The Hyundai i30 is now in its third generation since its launch onto the South African market. Being described as the quintessential model of this Korean company, although the brand is an Eastern brand, the car was designed and manufactured in Europe.
The latest model, the i30 N is a hot new hatchback with some very sporting designs, a compact design with cascading grill and smooth lines ensures an external overall feeling of sport yet economical.
The regular i30 comes with three engines options, turbocharged. There’s a 1.6-litre four-cylinder diesel engine, with 108bhp, and two petrol’s. The smoother and more powerful is a 138bhp 1.4-litre four-cylinder, the cleaner an 118bhp 1.0-litre three-cylinder. The four-cylinder engines come with the option of a six-speed manual or seven-speed automatic gearbox; the three-cylinder is manual-only.

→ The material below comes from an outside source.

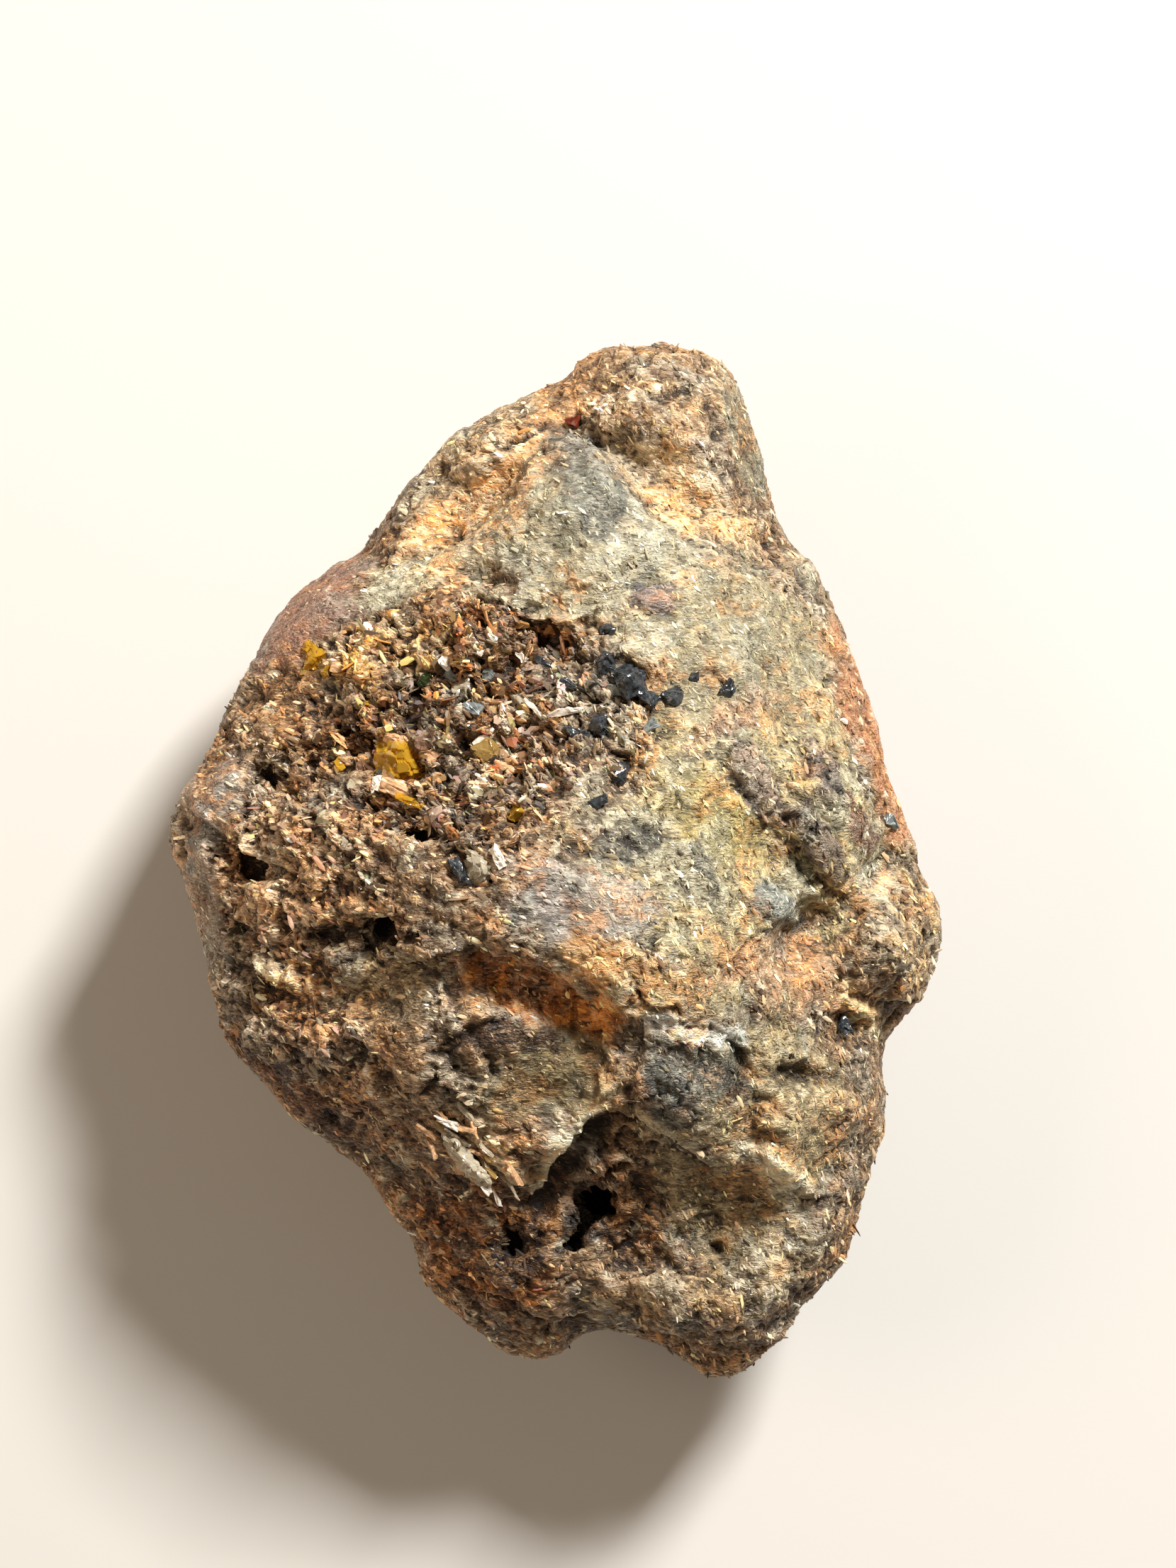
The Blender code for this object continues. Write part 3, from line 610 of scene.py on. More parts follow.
PORES = (
    Swell("upper_pore", Oval(-3.7, 12.6, 0.34, 0.24, 20), -0.7, 0.1),
    Swell("middle_pore", Oval(-3.5, 11.4, 0.42, 0.3, -20), -0.7, 0.1),
    Swell("valley_pore", Oval(1.1, 20.5, 0.34, 0.22, 40), -0.5, 0.1),
    Swell("amber_pore", Oval(-8.3, 6.9, 1.0, 0.45, 35), -0.8, 0.1),
    Swell("amber_pore_left", Oval(-9.6, 5.4, 0.6, 0.3, -10), -0.6, 0.1),
    Swell("amber_pore_right", Oval(-4.4, 5.9, 0.35, 0.5, 30), -0.8, 0.1),
    Swell("amber_pore_below", Oval(-6.8, 2.6, 0.8, 0.35, 30), -0.8, 0.1),
    Swell("honey_pore", Oval(-2.2, 4.5, 0.9, 0.3, -15), -0.6, 0.1),
    Swell("dark_slot", Oval(-1.5, 6.5, 1.2, 0.35, -20), -0.7, 0.1),
    Swell("grey_pore", Oval(-3.6, 9.8, 0.6, 0.4, 10), -0.6, 0.1),
    Swell("cavity_pore_low", Oval(-6.4, 1.5, 0.7, 0.45, -5), -1.2, 0.2),
    Swell("cavity_pore_arm", Oval(-6.9, 1.9, 0.35, 0.6, 10), -0.9, 0.2),
    Swell("left_pore", Oval(-13.6, 4.1, 1.2, 0.45, -30), -1.0, 0.1),
    Swell("left_pore_foot", Oval(-12.7, 3.5, 0.5, 0.5), -0.8, 0.1),
    Swell("left_pore_upper", Oval(-11.6, 5.6, 0.5, 0.35, 10), -0.6, 0.1),
    Swell("left_slot", Oval(-14.9, -0.35, 1.6, 0.36, -10), -0.6, 0.2),
    Swell("left_slot_end", Oval(-13.9, -0.5, 0.45, 0.25, -10), -0.5, 0.2),
    Swell("bowl_pore", Oval(-7.9, -3.2, 1.25, 0.45, -8), -1.1, 0.3),
    Swell("bowl_pore_foot", Oval(-8.8, -4.2, 0.8, 0.6, 40), -0.5, 0.1),
    Swell("bowl_pore_left", Oval(-10.6, -3.6, 0.6, 0.35, 0), -0.7, 0.1),
    Swell("splinter_pore", Oval(-5.2, -12.3, 0.6, 0.3, -50), -0.6, 0.1),
    Swell("foot_pore", Oval(-2.1, -17.7, 0.4, 0.7, 20), -0.5, 0.2),
    Swell("black_hole", Oval(2.0, -16.1, 1.35, 0.95, 62), -2.4, 0.45),
    Swell("black_hole_arm", Oval(1.0, -17.9, 1.0, 0.35, 66), -1.3, 0.3),
    Swell("black_shelf_pore", Oval(2.0, 7.9, 0.9, 0.3, -5), -0.7, 0.1),
    Swell("black_shelf_pore_right", Oval(3.7, 7.7, 0.6, 0.3, 0), -0.7, 0.1),
    Swell("plate_pore", Oval(7.6, -18.4, 0.4, 0.3), -0.5, 0.1),
)

# Hollows under the crystals, so that their glass is deep enough to colour what is seen through it
CRYSTAL_BEDS = (
    Swell("amber_large_bed", Oval(-7.4, 4.8, 1.2, 0.9, 20), -1.3, 0.5),
    Swell("amber_small_bed", Oval(-1.9, 2.4, 0.5, 0.4, 60), -0.7, 0.4),
    Swell("amber_left_bed", Oval(-11.5, 9.8, 0.65, 0.4, 70), -0.6, 0.4),
    Swell("honey_bed", Oval(-3.1, 5.3, 0.7, 0.5, -40), -0.9, 0.4),
    Swell("clear_large_bed", Oval(-3.6, -0.3, 0.85, 0.6, -55), -0.9, 0.4),
    Swell("clear_upper_bed", Oval(-4.2, 8.4, 0.75, 0.5, 25), -0.7, 0.4),
    Swell("clear_middle_bed", Oval(-1.8, 7.6, 0.65, 0.45, -15), -0.7, 0.4),
    Swell("splinter_bed", Oval(-4.2, -14.0, 1.5, 0.3, -50), -0.5, 0.4),
)


@dataclass
class Points:
    """The places of a mesh's vertices, in millimetres, and their normals."""

    places: np.ndarray
    normals: np.ndarray

    @classmethod
    def of(cls, mesh: bpy.types.Mesh) -> "Points":
        """The points of a mesh in metres."""
        places = np.empty(len(mesh.vertices) * 3)
        normals = np.empty(len(mesh.vertices) * 3)
        mesh.vertices.foreach_get("co", places)
        mesh.vertex_normals.foreach_get("vector", normals)
        return cls(places.reshape(-1, 3) / MM, normals.reshape(-1, 3))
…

The car certainly boasts enough innovative technology. Lane departure warnings, automatic emergency braking, blind-spot monitoring and an optional touchscreen display for media and satellite navigation proves the company’s opinion that digitisation is disrupting the car industry. The interior is ergonomic elegance, slightly Spartan but with a rational and intuitive layout of controls. Optional extras include heated and cooled seats, a ten-way adjustable electric driver’s seat, and a selection of three interior colours. The interior is quiet but at top speed there is a bit of wind and road noise, as you would expect in this range and model.
An easy drive, especially with the new upgraded Hyundai i30 N, with lots of grip and performance and although not the fastest out there makes this model car available to consumers with a limited budget.